When the Brian Wildsmith Museum in Japan mounted a touring exhibition of the artist’s work in conjunction with the Tokyo Fuji Museum in 2004, a staggering 1.35 million people came to see it. Yet despite the fact that the British artist is recognised as one of the world’s finest living illustrators, the exhibition at The Illustration Cupboard is the first time Wildsmith’s paintings have been shown in this country.
It’s a reflection of the two countries’ attitudes towards art, he says. “If you go to Japan, everything has its own beauty and value, whether it’s a carpet or a balustrade. It’s art, not ‘this is better than that’. Here, illustration is seen as a secondary artistic endeavour to painting.”
"Here, illustration is seen as a secondary artistic endeavour to painting.”
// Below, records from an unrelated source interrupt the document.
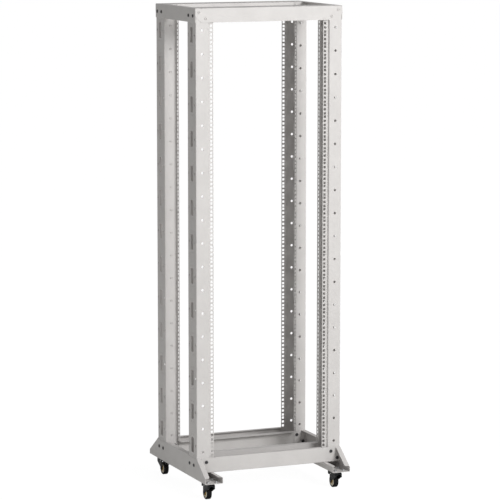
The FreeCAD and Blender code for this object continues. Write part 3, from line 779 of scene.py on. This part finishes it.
def top_beam(size):
    """The top front beam: a channel open downwards, with cut corners and a slit at each end of its bend."""
    half = size.beam_sheet / 2
    (_, out_y, low), (end_x, in_y, top) = TOP_BEAM
    corners = [(out_y + half, low), (out_y + half, top - half), (in_y - half, top - half), (in_y - half, low)]
    channel = BentSheet(corners, size.beam_bend + half, size.beam_sheet)
    inner_x = end_x - size.beam_sheet
    wall = channel.folds[0]
    outline = whole_outline([
        (0, end_x - size.corner_cut),
        (size.corner_cut, end_x),
        (wall, end_x),
        (wall, inner_x),
        (channel.width, inner_x),
    ])
    slit_from, slit_to = wall - size.relief_overlap, channel.at(BEAM_WEB, size.relief_depth + half)
    slit_x = end_x - size.relief_inset - size.relief_length / 2
    holes = [box_of((slit_from + slit_to) / 2, side * slit_x, slit_to - slit_from, size.relief_length)
             for side in (LEFT, RIGHT)]
    return laid(channel.form(outline, holes), "yzx")


def side_beam(size):
    """The right side beam: a wall whose top and bottom are flanged inwards between the posts."""
    half = size.beam_sheet / 2
    (in_x, _, low), (out_x, flange_y, top) = SIDE_BEAM
    corners = [(in_x, top - half), (out_x - half, top - half), (out_x - half, low + half), (in_x, low + half)]
    side = BentSheet(corners, size.beam_bend + half, size.beam_sheet)
    reach = -TOP_BEAM[1][1]
    first, last = side.folds[0], side.folds[-1]
    outline = whole_outline([
        (0, reach),
        (first, reach),
        (first, flange_y),
        (last, flange_y),
        (last, reach),
        (side.width, reach),
    ])
    return laid(side.form(outline), "xzy")


def base_beam(size):
    """The base front beam: a channel open upwards, each wall with a flange at its top between the posts."""
    half, sheet = size.beam_sheet / 2, size.beam_sheet
    (_, out_y, low), (end_x, in_y, top) = BASE_BEAM
    corners = [(out_y + half, top), (out_y + half, low + half), (in_y - half, low + half), (in_y - half, top)]
    base = BentSheet(corners, size.beam_bend + half, sheet)
    between = POST[0][0] - size.rail_clearance
    behind = post_step() - size.rail_clearance
    notch = size.corner_relief
    outline = whole_outline([
        (0, between),
        (notch, between),
        (notch, between + notch),
        (0, between + notch),
        (0, end_x),
        (base.width, end_x),
        (base.width, behind + notch),
        (base.width - notch, behind + notch),
        (base.width - notch, behind),
        (base.width, behind),
    ])
    return sheets_joined([
        laid(base.form(outline), "yzx"),
        box_sheet((-between, out_y + sheet, top - sheet), (between, out_y + size.base_return, top)),
        box_sheet((-behind, in_y, top - sheet), (behind, in_y + size.base_ledge, top)),
    ])


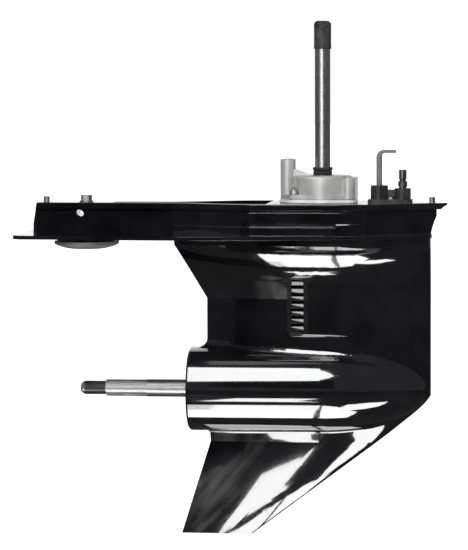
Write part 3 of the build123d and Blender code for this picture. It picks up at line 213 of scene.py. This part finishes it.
# %% [markdown]
# ### What the floor shows in mirror images
# The skeg looks down at the floor in front of it, so a blank dark floor would leave it a blank black. On
# the real unit it is cloudy, from fine scratches that catch a pale floor. Here a stretched noise gives the
# floor pale streaks, only in the strip that the skeg reflects. That strip lies between two lines through
# the point under the drive shaft, which are lines of one quotient of X and Y. Far behind the unit the floor
# is white, like the window above.

# %% Floor in mirror images
WHITE_FROM = (2.5, 4.0)  # Y over which the floor turns white
STRIP_FAR_END, STRIP_NEAR_END = (-2.8, -2.2), (-0.9, -0.7)  # Y
STRIP_BOW_SIDE, STRIP_AFT_SIDE = (0.22, 0.28), (0.40, 0.50)  # X divided by Y
CLOUDS, STREAK_STRENGTH = (0.42, 0.72), 1.6  # the noise's values from which the streaks are made


def floor_in_mirrors(tree, spot):
    """Strength of the floor in mirror images: white far behind, streaks in the skeg's strip, else none."""
    where = add_node(tree, "SeparateXYZ", {0: spot}).outputs
    far = add_node(tree, "VectorMath", {0: spot}, operation="LENGTH").outputs["Value"]
    straight_back = between(tree, math_node(tree, "DIVIDE", where["Y"], far), 0.0, 1.0, STRAIGHT_BACK)
    white = product(tree, between(tree, where["Y"], 0.0, 1.0, WHITE_FROM), straight_back)
    drawn = add_node(tree, "Mapping", {"Vector": spot, "Scale": (1.0, 0.25, 1.0)}).outputs[0]
    noise = {"Vector": drawn, "Scale": 9.0, "Detail": 8.0, "Roughness": 0.7}
    clouds = add_node(tree, "TexNoise", noise).outputs["Fac"]
    slant = math_node(tree, "DIVIDE", where["X"], where["Y"])
    streaks = product(
        tree,
        between(tree, clouds, 0.0, STREAK_STRENGTH, CLOUDS),
        between(tree, where["Y"], 1.0, 0.0, STRIP_NEAR_END),
        between(tree, where["Y"], 0.0, 1.0, STRIP_FAR_END),
        between(tree, slant, 0.0, 1.0, STRIP_BOW_SIDE),
        between(tree, slant, 1.0, 0.0, STRIP_AFT_SIDE),
    )
    return math_node(tree, "MAXIMUM", white, streaks)


print("floor helper ready")

# %% [markdown]
# ### Floor
# The floor is pale paper. It takes the lamps' light and keeps the unit's soft shadow. For the camera it
# also glows, a little near the unit and fully further off, so that it runs into the white background with
# no horizon.

# %% Floor
NEAR_GLOW, FAR_GLOW = 0.29, 1.1
GLOW_FROM, GLOW_TO = 0.9, 2.2  # distance from the unit over which the glow rises
PAPER, PAPER_IN_MIRRORS = 0.8, 0.05
floor_paint = bpy.data.materials.new("floor_paint")
tree = blank_tree(floor_paint)
path = add_node(tree, "LightPath").outputs
spot = add_node(tree, "TexCoord").outputs["Object"]
far = add_node(tree, "VectorMath", {0: spot}, operation="LENGTH").outputs["Value"]
mirror_ray = is_mirror_ray(tree, path)
glow = between(tree, far, NEAR_GLOW, FAR_GLOW, (GLOW_FROM, GLOW_TO))
mirrored = product(tree, mirror_ray, floor_in_mirrors(tree, spot))
tone = between(tree, mirror_ray, PAPER, PAPER_IN_MIRRORS)
paper = {
    "Base Color": add_node(tree, "CombineColor", {"Red": tone, "Green": tone, "Blue": tone}).outputs[0],
    "Roughness": 0.8,
    "Emission Color": (1, 1, 1, 1),
    "Emission Strength": between(tree, path["Is Camera Ray"], mirrored, glow),
}
add_node(tree, "OutputMaterial", {"Surface": add_node(tree, "BsdfPrincipled", paper).outputs[0]})
FLOOR_HALF = 30.0
around = [(-1, -1), (1, -1), (1, 1), (-1, 1)]
floor = card("floor", [(x * FLOOR_HALF, y * FLOOR_HALF, FLOOR) for x, y in around], floor_paint)
print("floor width, m:", 2 * FLOOR_HALF)

# %% [markdown]
# ### Reflector cards
# A highlight gets its shape from the card that makes it. The card's place is found backwards: follow the
# sight line from the camera to the enamel where the highlight should begin, mirror it in the surface there,
# and see where it goes. Rays from the gearcase's upper half end high up in front, rays from its lower half
# and from the flare under the deck end on the floor, and rays from the skeg end low in front. The cards
# glow only in mirror images, so their light leaves no trace on matt surfaces and they cast no shadow.

# %% Card paints
def card_paint(name, strength):
    """White light of one strength, for a card that is seen only in mirror images."""
    material = bpy.data.materials.new(name)
    tree = blank_tree(material)
    glow = add_node(tree, "Emission", {"Color": (1, 1, 1, 1), "Strength": strength})
    add_node(tree, "OutputMaterial", {"Surface": glow.outputs[0]})
    return material


bright_card = card_paint("bright_card", 12.0)
pale_card = card_paint("pale_card", 7.0)
grey_card = card_paint("grey_card", 3.0)
dim_card = card_paint("dim_card", 1.3)


def upright_card(name, y, outline, material):
    """A card that stands at y, from its outline in X and Z."""
    return card(name, [(x, y, z) for x, z in outline], material)


def lying_card(name, outline, material):
    """A card that lies on the floor, from its outline in X and Y."""
    return card(name, [(x, y, CARD_TABLE) for x, y in outline], material)


print("card paints: bright, pale, grey, dim")

# %% [markdown]
# ### Cards for the enamel
# The overhead card draws the gearcase's upper band, and its slanting lower edge ends that band in a point.
# Two cards on the floor, with a gap between them, draw the lower band and the long patch under the deck.
# The gap is the thin dark line across both. A low card stands for the skeg, and a nearer one for its
# leading edge. One card behind the unit, much weaker, keeps the port side from being blank when it is
# looked at from there.

# %% Cards for the enamel
OVERHEAD_Y, SKEG_CARD_Y, NOSE_CARD_Y = -1.20, -0.60, -0.25
overhead = [
    (-0.40, 0.24), (-0.34, 0.25), (-0.14, 0.345), (-0.054, 0.415), (0.06, 0.81),
    (-0.10, 1.60), (-0.255, 2.20), (-0.62, 2.20), (-0.50, 1.30), (-0.43, 0.90),
]
aft_table = [(-0.245, -0.41), (-0.035, -0.42), (-0.035, -0.09), (-0.245, -0.09)]
bow_table = [(-0.025, -0.42), (0.04, -0.37), (0.11, -0.19), (0.06, -0.09), (-0.025, -0.09)]
for_skeg = [(-0.25, -0.598), (-0.18, -0.486), (-0.05, -0.480), (-0.085, -0.56), (-0.05, -0.598)]
for_nose = [
    (0.06, -0.59), (0.045, -0.50), (0.07, -0.44), (0.16, -0.43), (0.26, -0.46), (0.22, -0.56), (0.16, -0.59),
]
enamel_cards = [
    upright_card("overhead_card", OVERHEAD_Y, overhead, bright_card),
    lying_card("aft_table_card", aft_table, bright_card),
    lying_card("bow_table_card", bow_table, bright_card),
    upright_card("port_overhead_card", -OVERHEAD_Y, overhead, dim_card),
    upright_card("skeg_card", SKEG_CARD_Y, for_skeg, bright_card),
    upright_card("nose_card", NOSE_CARD_Y, for_nose, bright_card),
]
print("cards for the enamel:", len(enamel_cards))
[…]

Born in 1930, Wildsmith won a scholarship to the Slade School of Art, but his working class background coupled with his determination to be true to his own vision set him apart from the artistic establishment of the time. “The object of a teacher is to be perceptive and encourage you. That’s what it’s about. It didn’t happen like that when I was a student. They’d try and make you paint like them. In the beginning at the Slade I was doing a portrait and this lecturer came up. He had a painting at the Tate, and he said, ‘It’s not like that. This is how it is.’ My painting was all full of colour. The essence of a painting or an image is about what comes from inside. That negativity does disturb you and set you back.”
Wildsmith did not have a great deal of interest in the illustrated texts for children that were around at the time.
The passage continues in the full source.